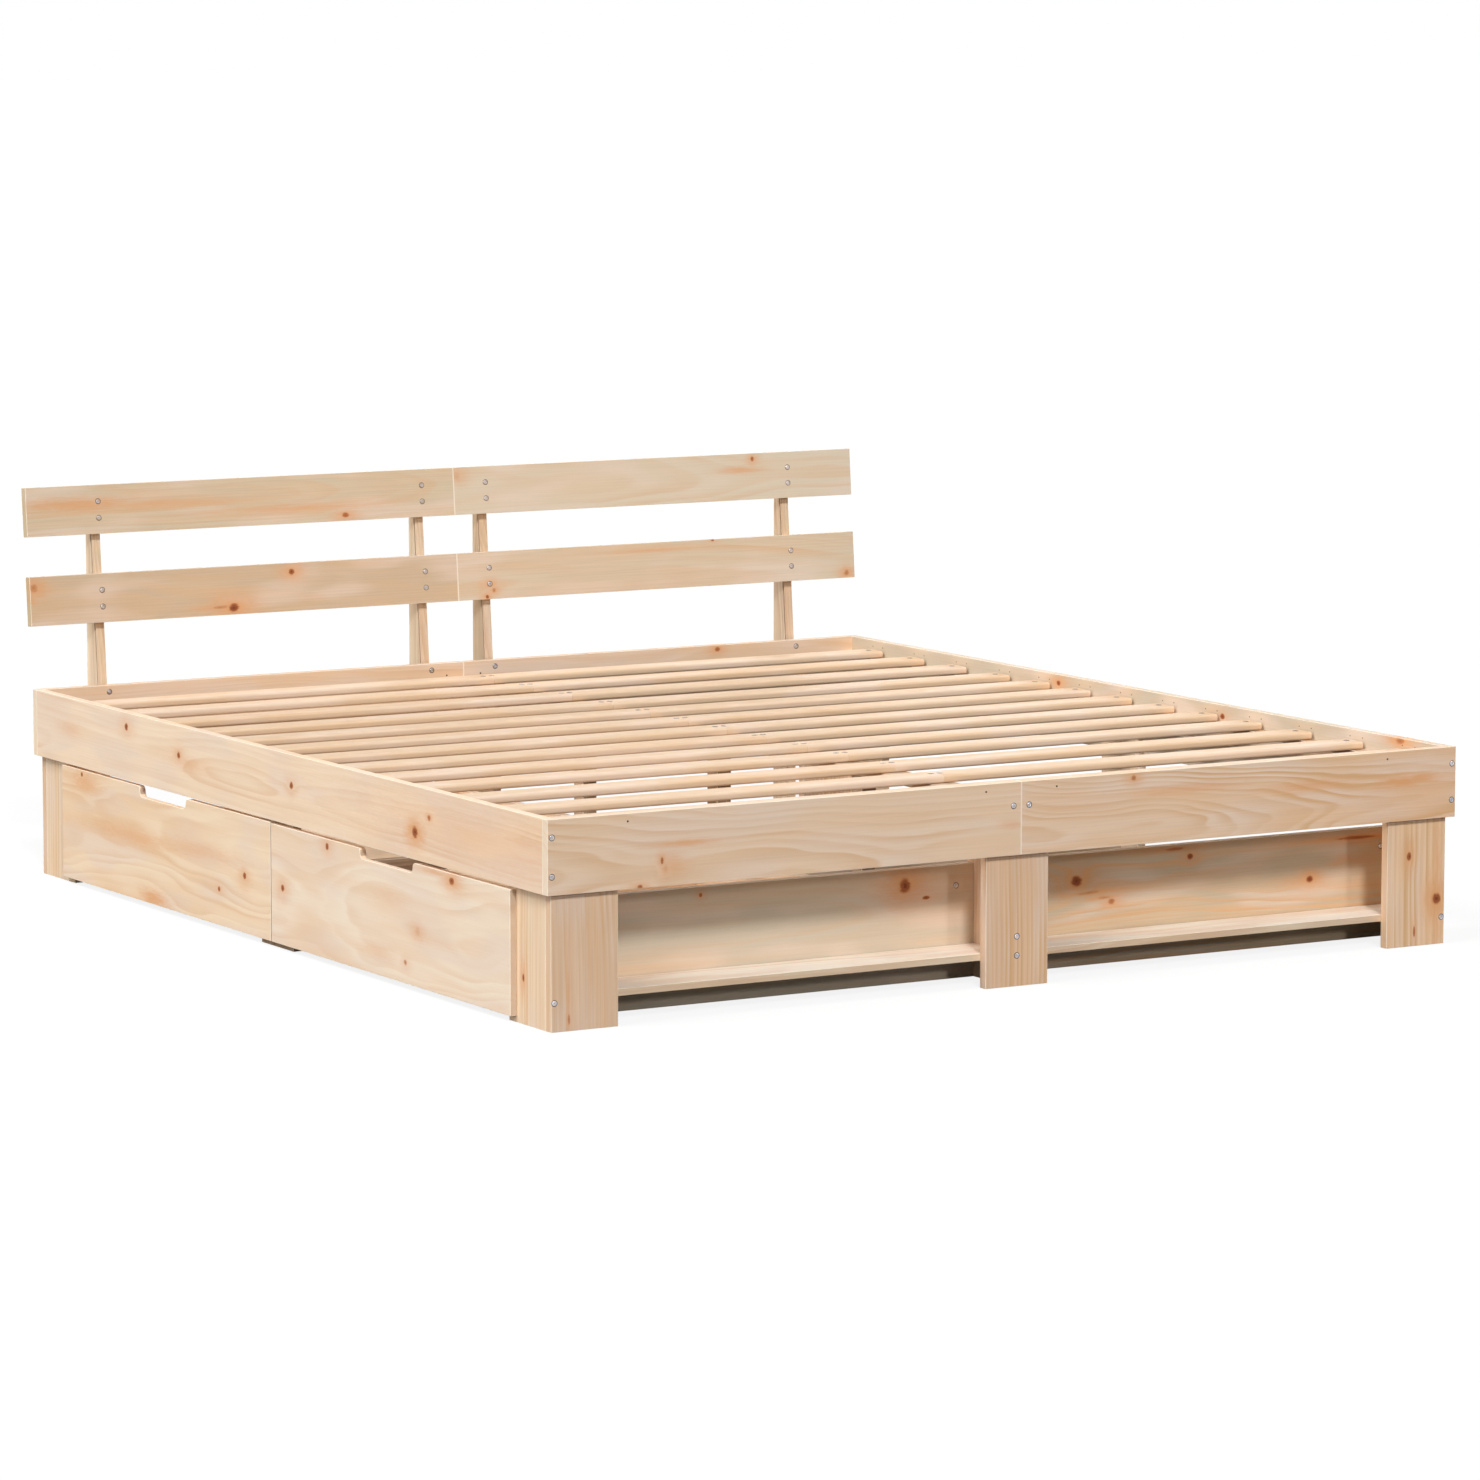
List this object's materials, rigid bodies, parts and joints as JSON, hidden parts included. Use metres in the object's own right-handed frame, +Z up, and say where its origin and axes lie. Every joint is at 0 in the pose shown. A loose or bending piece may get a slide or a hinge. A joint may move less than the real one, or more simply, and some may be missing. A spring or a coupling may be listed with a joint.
{
  "type": "storage bed",
  "caption": "Low slatted pine bed with a leaning board headboard, drawers on castors along the left side and open shelf bays at the foot.",
  "frame": {"origin": "On the floor, under the middle of the bounding box.", "axes": "+X to the right as seen from the foot of the bed, +Y towards the head, +Z up."},
  "size_m": [1.855, 2.115, 0.7431],
  "materials": {
    "rail_pine": "unfinished pine, fine sawn and sanded",
    "leg_pine": "unfinished pine, fine sawn and sanded",
    "support_pine": "unfinished pine, planed",
    "slat_pine": "unfinished pine, planed with rounded edges",
    "shelf_pine": "unfinished pine, fine sawn and sanded",
    "headboard_pine": "unfinished pine, fine sawn and sanded",
    "drawer_pine": "unfinished pine, fine sawn and sanded",
    "bottom_plywood": "thin plywood, sanded",
    "wheel_plastic": "moulded, matt"
  },
  "bodies": {
    "bed_frame": {"foot_rail_left": "rail_pine", "foot_rail_right": "rail_pine", "head_rail_left": "rail_pine", "head_rail_right": "rail_pine", "side_rail_left": "rail_pine", "side_rail_right": "rail_pine", "leg_foot_left": "leg_pine", "leg_foot_centre": "leg_pine", "leg_foot_right": "leg_pine", "leg_head_left": "leg_pine", "leg_head_centre": "leg_pine", "leg_head_right": "leg_pine", "leg_middle_left": "leg_pine", "leg_middle_right": "leg_pine", "slat_ledger_left": "support_pine", "slat_ledger_right": "support_pine", "centre_support": "support_pine", "cross_board_left": "support_pine", "cross_board_right": "support_pine", "slat_row_01": "slat_pine", "slat_row_02": "slat_pine", "slat_row_03": "slat_pine", "slat_row_04": "slat_pine", "slat_row_05": "slat_pine", "slat_row_06": "slat_pine", "slat_row_07": "slat_pine", "slat_row_08": "slat_pine", "slat_row_09": "slat_pine", "slat_row_10": "slat_pine", "slat_row_11": "slat_pine", "slat_row_12": "slat_pine", "slat_row_13": "slat_pine", "foot_shelf_left": "shelf_pine", "foot_shelf_back_left": "shelf_pine", "foot_shelf_right": "shelf_pine", "foot_shelf_back_right": "shelf_pine", "headboard_post_1": "headboard_pine", "headboard_post_2": "headboard_pine", "headboard_post_3": "headboard_pine", "headboard_post_4": "headboard_pine", "headboard_upper_left": "headboard_pine", "headboard_upper_right": "headboard_pine", "headboard_lower_left": "headboard_pine", "headboard_lower_right": "headboard_pine"},
    "drawer_foot": {"drawer_foot_front": "drawer_pine", "drawer_foot_box": "drawer_pine", "drawer_foot_bottom": "bottom_plywood"},
    "drawer_foot_wheel_1_body": {"drawer_foot_wheel_1": "wheel_plastic"},
    "drawer_foot_wheel_2_body": {"drawer_foot_wheel_2": "wheel_plastic"},
    "drawer_foot_wheel_3_body": {"drawer_foot_wheel_3": "wheel_plastic"},
    "drawer_foot_wheel_4_body": {"drawer_foot_wheel_4": "wheel_plastic"},
    "drawer_head": {"drawer_head_front": "drawer_pine", "drawer_head_box": "drawer_pine", "drawer_head_bottom": "bottom_plywood"},
    "drawer_head_wheel_1_body": {"drawer_head_wheel_1": "wheel_plastic"},
    "drawer_head_wheel_2_body": {"drawer_head_wheel_2": "wheel_plastic"},
    "drawer_head_wheel_3_body": {"drawer_head_wheel_3": "wheel_plastic"},
    "drawer_head_wheel_4_body": {"drawer_head_wheel_4": "wheel_plastic"}
  },
  "joints": [
    {"name": "drawer_foot_slide", "type": "slide", "parent": "bed_frame", "child": "drawer_foot", "axis": [-1, 0, 0], "range_m": [0, 0.8]},
    {"name": "drawer_foot_wheel_1_roll", "type": "hinge", "parent": "drawer_foot", "child": "drawer_foot_wheel_1_body", "pos_m": [-0.8272, -0.8162, 0.0163], "axis": [0, -1, 0], "continuous": true},
    {"name": "drawer_foot_wheel_2_roll", "type": "hinge", "parent": "drawer_foot", "child": "drawer_foot_wheel_2_body", "pos_m": [-0.8272, -0.1775, 0.0163], "axis": [0, -1, 0], "continuous": true},
    {"name": "drawer_foot_wheel_3_roll", "type": "hinge", "parent": "drawer_foot", "child": "drawer_foot_wheel_3_body", "pos_m": [-0.1682, -0.8162, 0.0163], "axis": [0, -1, 0], "continuous": true},
    {"name": "drawer_foot_wheel_4_roll", "type": "hinge", "parent": "drawer_foot", "child": "drawer_foot_wheel_4_body", "pos_m": [-0.1682, -0.1775, 0.0163], "axis": [0, -1, 0], "continuous": true},
    {"name": "drawer_head_slide", "type": "slide", "parent": "bed_frame", "child": "drawer_head", "axis": [-1, 0, 0], "range_m": [0, 0.8]},
    {"name": "drawer_head_wheel_1_roll", "type": "hinge", "parent": "drawer_head", "child": "drawer_head_wheel_1_body", "pos_m": [-0.8272, 0.1175, 0.0163], "axis": [0, -1, 0], "continuous": true},
    {"name": "drawer_head_wheel_2_roll", "type": "hinge", "parent": "drawer_head", "child": "drawer_head_wheel_2_body", "pos_m": [-0.8272, 0.7562, 0.0163], "axis": [0, -1, 0], "continuous": true},
    {"name": "drawer_head_wheel_3_roll", "type": "hinge", "parent": "drawer_head", "child": "drawer_head_wheel_3_body", "pos_m": [-0.1682, 0.1175, 0.0163], "axis": [0, -1, 0], "continuous": true},
    {"name": "drawer_head_wheel_4_roll", "type": "hinge", "parent": "drawer_head", "child": "drawer_head_wheel_4_body", "pos_m": [-0.1682, 0.7562, 0.0163], "axis": [0, -1, 0], "continuous": true}
  ],
  "couplings": [
    {"joint": "drawer_foot_wheel_1_roll", "follows": "drawer_foot_slide", "rad_per_m": 62.5},
    {"joint": "drawer_foot_wheel_2_roll", "follows": "drawer_foot_slide", "rad_per_m": 62.5},
    {"joint": "drawer_foot_wheel_3_roll", "follows": "drawer_foot_slide", "rad_per_m": 62.5},
    {"joint": "drawer_foot_wheel_4_roll", "follows": "drawer_foot_slide", "rad_per_m": 62.5},
    {"joint": "drawer_head_wheel_1_roll", "follows": "drawer_head_slide", "rad_per_m": 62.5},
    {"joint": "drawer_head_wheel_2_roll", "follows": "drawer_head_slide", "rad_per_m": 62.5},
    {"joint": "drawer_head_wheel_3_roll", "follows": "drawer_head_slide", "rad_per_m": 62.5},
    {"joint": "drawer_head_wheel_4_roll", "follows": "drawer_head_slide", "rad_per_m": 62.5}
  ]
}
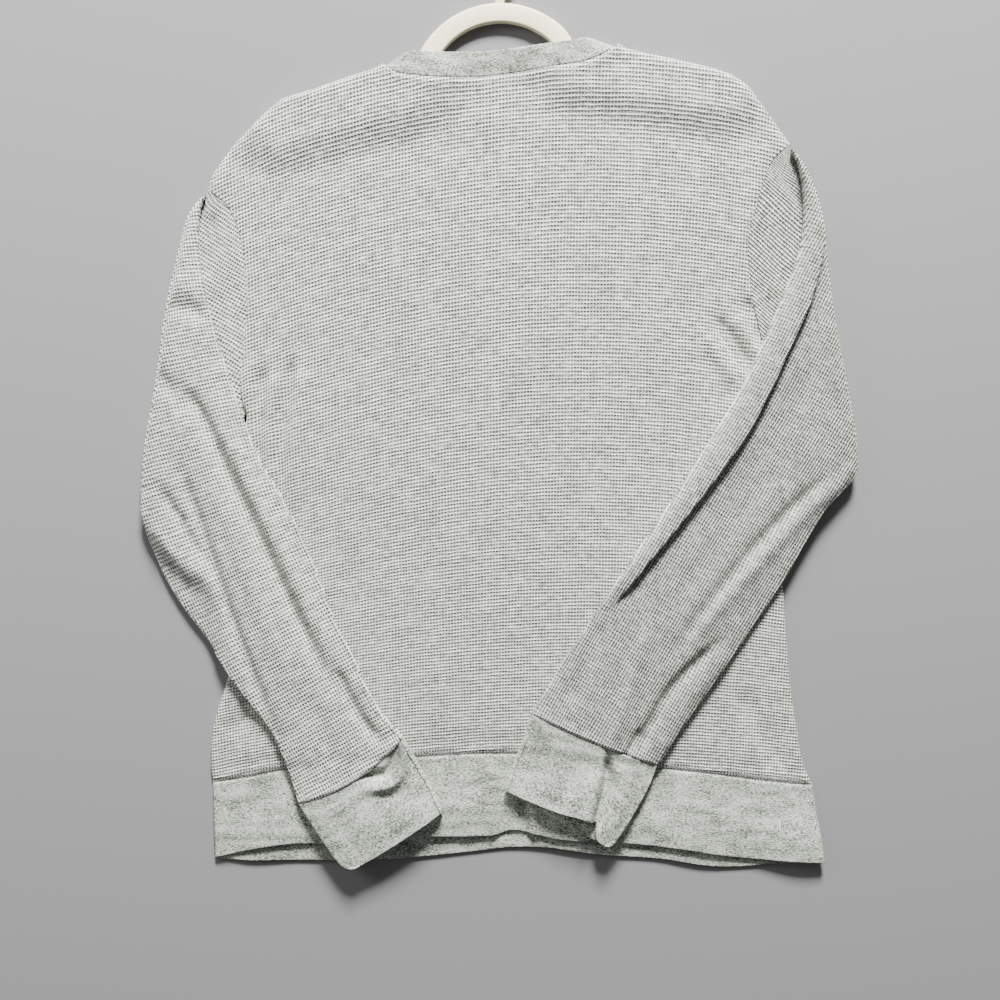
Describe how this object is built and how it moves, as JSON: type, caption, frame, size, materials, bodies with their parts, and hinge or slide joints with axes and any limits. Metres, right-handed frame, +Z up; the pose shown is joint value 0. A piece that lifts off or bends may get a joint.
■ ■ ■ ■ ■
WHAT IS NEEDED: Repeat every record exactly as written, please.

COMPLETED EXERCISE:
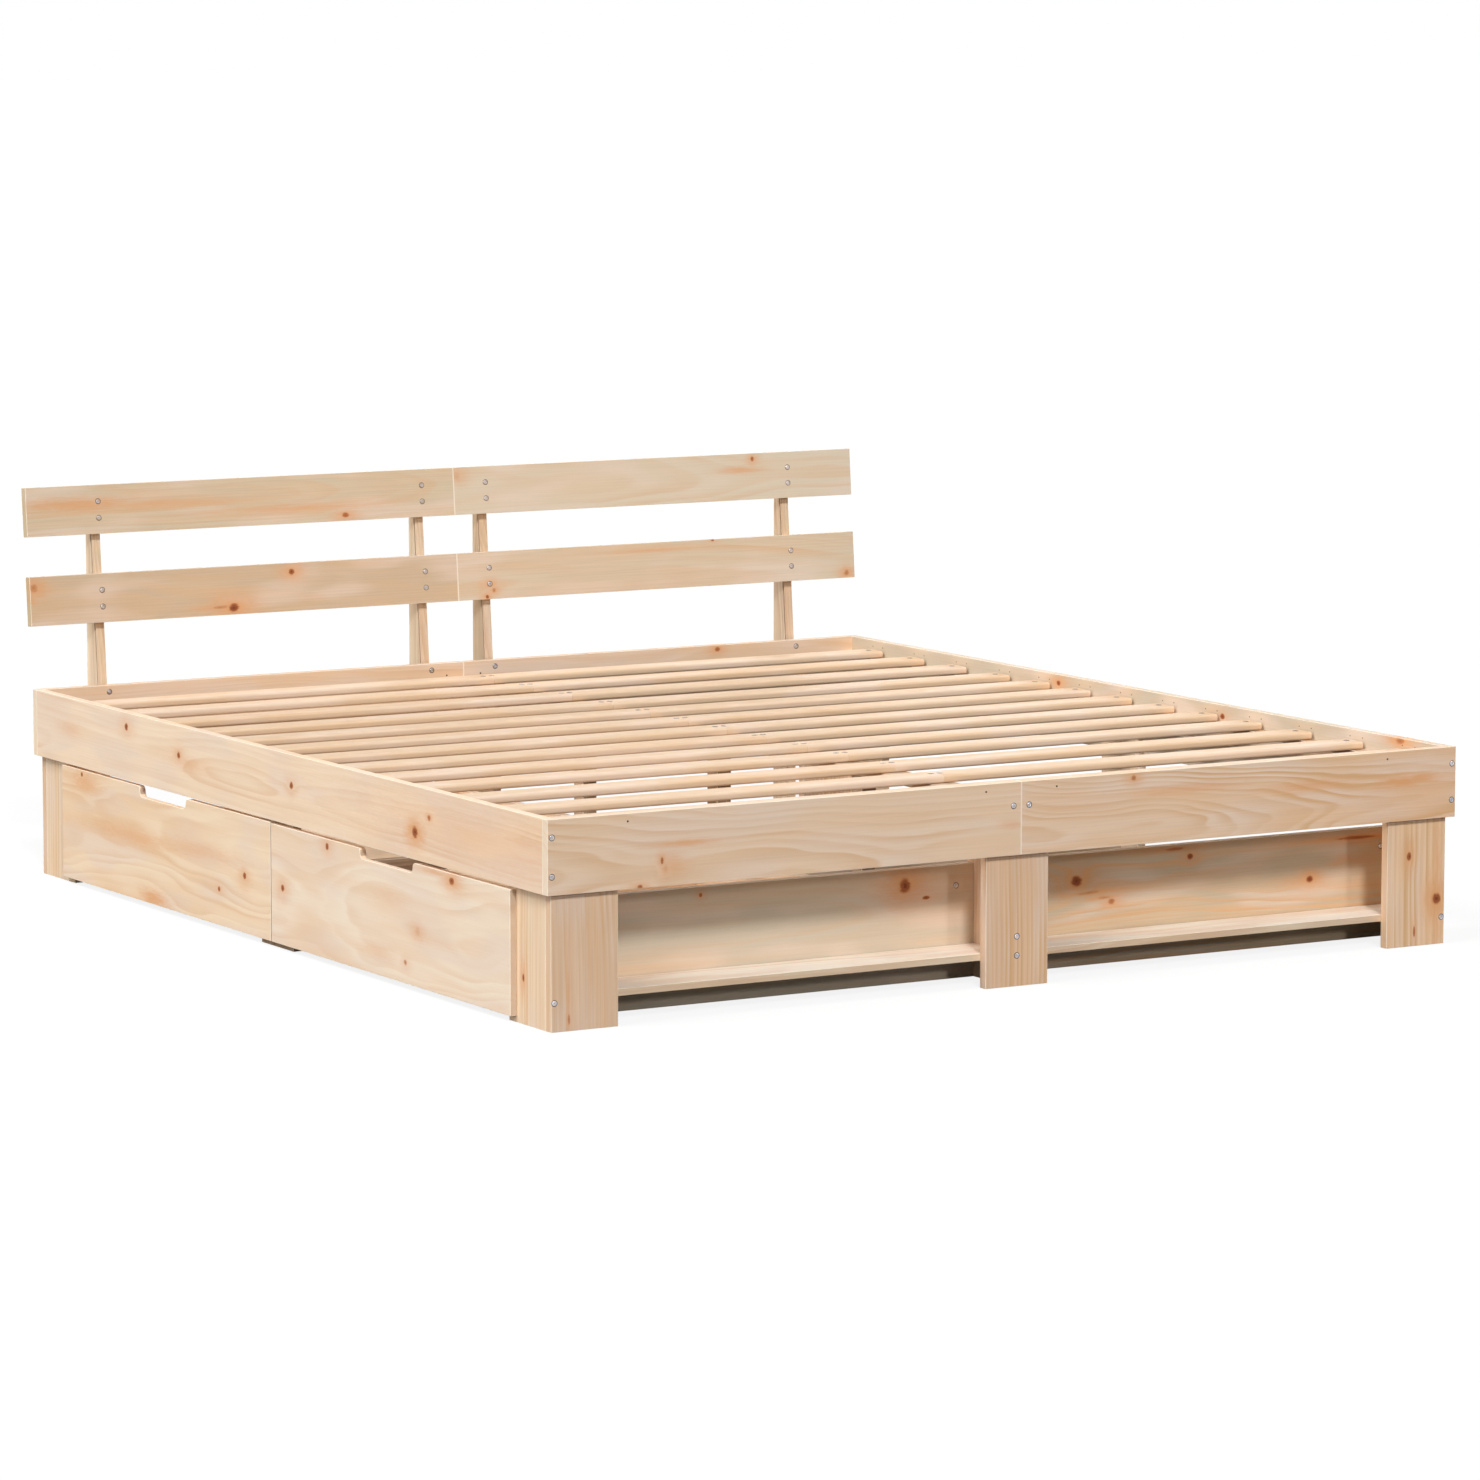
List this object's materials, rigid bodies, parts and joints as JSON, hidden parts included. Use metres in the object's own right-handed frame, +Z up, and say where its origin and axes lie. Every joint is at 0 in the pose shown. A loose or bending piece may get a slide or a hinge. A joint may move less than the real one, or more simply, and some may be missing. A spring or a coupling may be listed with a joint.
{
  "type": "storage bed",
  "caption": "Low slatted pine bed with a leaning board headboard, drawers on castors along the left side and open shelf bays at the foot.",
  "frame": {"origin": "On the floor, under the middle of the bounding box.", "axes": "+X to the right as seen from the foot of the bed, +Y towards the head, +Z up."},
  "size_m": [1.855, 2.115, 0.7431],
  "materials": {
    "rail_pine": "unfinished pine, fine sawn and sanded",
    "leg_pine": "unfinished pine, fine sawn and sanded",
    "support_pine": "unfinished pine, planed",
    "slat_pine": "unfinished pine, planed with rounded edges",
    "shelf_pine": "unfinished pine, fine sawn and sanded",
    "headboard_pine": "unfinished pine, fine sawn and sanded",
    "drawer_pine": "unfinished pine, fine sawn and sanded",
    "bottom_plywood": "thin plywood, sanded",
    "wheel_plastic": "moulded, matt"
  },
  "bodies": {
    "bed_frame": {"foot_rail_left": "rail_pine", "foot_rail_right": "rail_pine", "head_rail_left": "rail_pine", "head_rail_right": "rail_pine", "side_rail_left": "rail_pine", "side_rail_right": "rail_pine", "leg_foot_left": "leg_pine", "leg_foot_centre": "leg_pine", "leg_foot_right": "leg_pine", "leg_head_left": "leg_pine", "leg_head_centre": "leg_pine", "leg_head_right": "leg_pine", "leg_middle_left": "leg_pine", "leg_middle_right": "leg_pine", "slat_ledger_left": "support_pine", "slat_ledger_right": "support_pine", "centre_support": "support_pine", "cross_board_left": "support_pine", "cross_board_right": "support_pine", "slat_row_01": "slat_pine", "slat_row_02": "slat_pine", "slat_row_03": "slat_pine", "slat_row_04": "slat_pine", "slat_row_05": "slat_pine", "slat_row_06": "slat_pine", "slat_row_07": "slat_pine", "slat_row_08": "slat_pine", "slat_row_09": "slat_pine", "slat_row_10": "slat_pine", "slat_row_11": "slat_pine", "slat_row_12": "slat_pine", "slat_row_13": "slat_pine", "foot_shelf_left": "shelf_pine", "foot_shelf_back_left": "shelf_pine", "foot_shelf_right": "shelf_pine", "foot_shelf_back_right": "shelf_pine", "headboard_post_1": "headboard_pine", "headboard_post_2": "headboard_pine", "headboard_post_3": "headboard_pine", "headboard_post_4": "headboard_pine", "headboard_upper_left": "headboard_pine", "headboard_upper_right": "headboard_pine", "headboard_lower_left": "headboard_pine", "headboard_lower_right": "headboard_pine"},
    "drawer_foot": {"drawer_foot_front": "drawer_pine", "drawer_foot_box": "drawer_pine", "drawer_foot_bottom": "bottom_plywood"},
    "drawer_foot_wheel_1_body": {"drawer_foot_wheel_1": "wheel_plastic"},
    "drawer_foot_wheel_2_body": {"drawer_foot_wheel_2": "wheel_plastic"},
    "drawer_foot_wheel_3_body": {"drawer_foot_wheel_3": "wheel_plastic"},
    "drawer_foot_wheel_4_body": {"drawer_foot_wheel_4": "wheel_plastic"},
    "drawer_head": {"drawer_head_front": "drawer_pine", "drawer_head_box": "drawer_pine", "drawer_head_bottom": "bottom_plywood"},
    "drawer_head_wheel_1_body": {"drawer_head_wheel_1": "wheel_plastic"},
    "drawer_head_wheel_2_body": {"drawer_head_wheel_2": "wheel_plastic"},
    "drawer_head_wheel_3_body": {"drawer_head_wheel_3": "wheel_plastic"},
    "drawer_head_wheel_4_body": {"drawer_head_wheel_4": "wheel_plastic"}
  },
  "joints": [
    {"name": "drawer_foot_slide", "type": "slide", "parent": "bed_frame", "child": "drawer_foot", "axis": [-1, 0, 0], "range_m": [0, 0.8]},
    {"name": "drawer_foot_wheel_1_roll", "type": "hinge", "parent": "drawer_foot", "child": "drawer_foot_wheel_1_body", "pos_m": [-0.8272, -0.8162, 0.0163], "axis": [0, -1, 0], "continuous": true},
    {"name": "drawer_foot_wheel_2_roll", "type": "hinge", "parent": "drawer_foot", "child": "drawer_foot_wheel_2_body", "pos_m": [-0.8272, -0.1775, 0.0163], "axis": [0, -1, 0], "continuous": true},
    {"name": "drawer_foot_wheel_3_roll", "type": "hinge", "parent": "drawer_foot", "child": "drawer_foot_wheel_3_body", "pos_m": [-0.1682, -0.8162, 0.0163], "axis": [0, -1, 0], "continuous": true},
    {"name": "drawer_foot_wheel_4_roll", "type": "hinge", "parent": "drawer_foot", "child": "drawer_foot_wheel_4_body", "pos_m": [-0.1682, -0.1775, 0.0163], "axis": [0, -1, 0], "continuous": true},
    {"name": "drawer_head_slide", "type": "slide", "parent": "bed_frame", "child": "drawer_head", "axis": [-1, 0, 0], "range_m": [0, 0.8]},
    {"name": "drawer_head_wheel_1_roll", "type": "hinge", "parent": "drawer_head", "child": "drawer_head_wheel_1_body", "pos_m": [-0.8272, 0.1175, 0.0163], "axis": [0, -1, 0], "continuous": true},
    {"name": "drawer_head_wheel_2_roll", "type": "hinge", "parent": "drawer_head", "child": "drawer_head_wheel_2_body", "pos_m": [-0.8272, 0.7562, 0.0163], "axis": [0, -1, 0], "continuous": true},
    {"name": "drawer_head_wheel_3_roll", "type": "hinge", "parent": "drawer_head", "child": "drawer_head_wheel_3_body", "pos_m": [-0.1682, 0.1175, 0.0163], "axis": [0, -1, 0], "continuous": true},
    {"name": "drawer_head_wheel_4_roll", "type": "hinge", "parent": "drawer_head", "child": "drawer_head_wheel_4_body", "pos_m": [-0.1682, 0.7562, 0.0163], "axis": [0, -1, 0], "continuous": true}
  ],
  "couplings": [
    {"joint": "drawer_foot_wheel_1_roll", "follows": "drawer_foot_slide", "rad_per_m": 62.5},
    {"joint": "drawer_foot_wheel_2_roll", "follows": "drawer_foot_slide", "rad_per_m": 62.5},
    {"joint": "drawer_foot_wheel_3_roll", "follows": "drawer_foot_slide", "rad_per_m": 62.5},
    {"joint": "drawer_foot_wheel_4_roll", "follows": "drawer_foot_slide", "rad_per_m": 62.5},
    {"joint": "drawer_head_wheel_1_roll", "follows": "drawer_head_slide", "rad_per_m": 62.5},
    {"joint": "drawer_head_wheel_2_roll", "follows": "drawer_head_slide", "rad_per_m": 62.5},
    {"joint": "drawer_head_wheel_3_roll", "follows": "drawer_head_slide", "rad_per_m": 62.5},
    {"joint": "drawer_head_wheel_4_roll", "follows": "drawer_head_slide", "rad_per_m": 62.5}
  ]
}
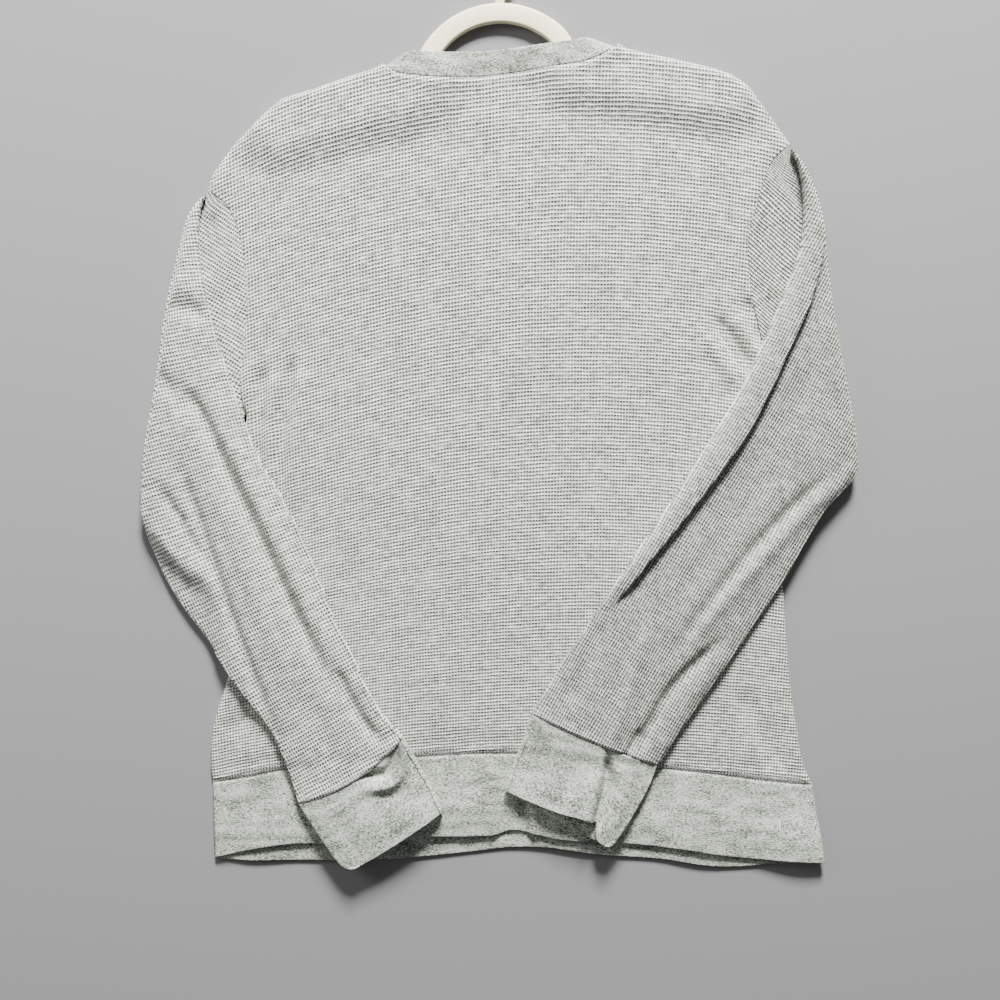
Describe how this object is built and how it moves, as JSON: type, caption, frame, size, materials, bodies with their parts, and hinge or slide joints with axes and any limits. Metres, right-handed frame, +Z up; the pose shown is joint value 0. A piece that lifts off or bends may get a joint.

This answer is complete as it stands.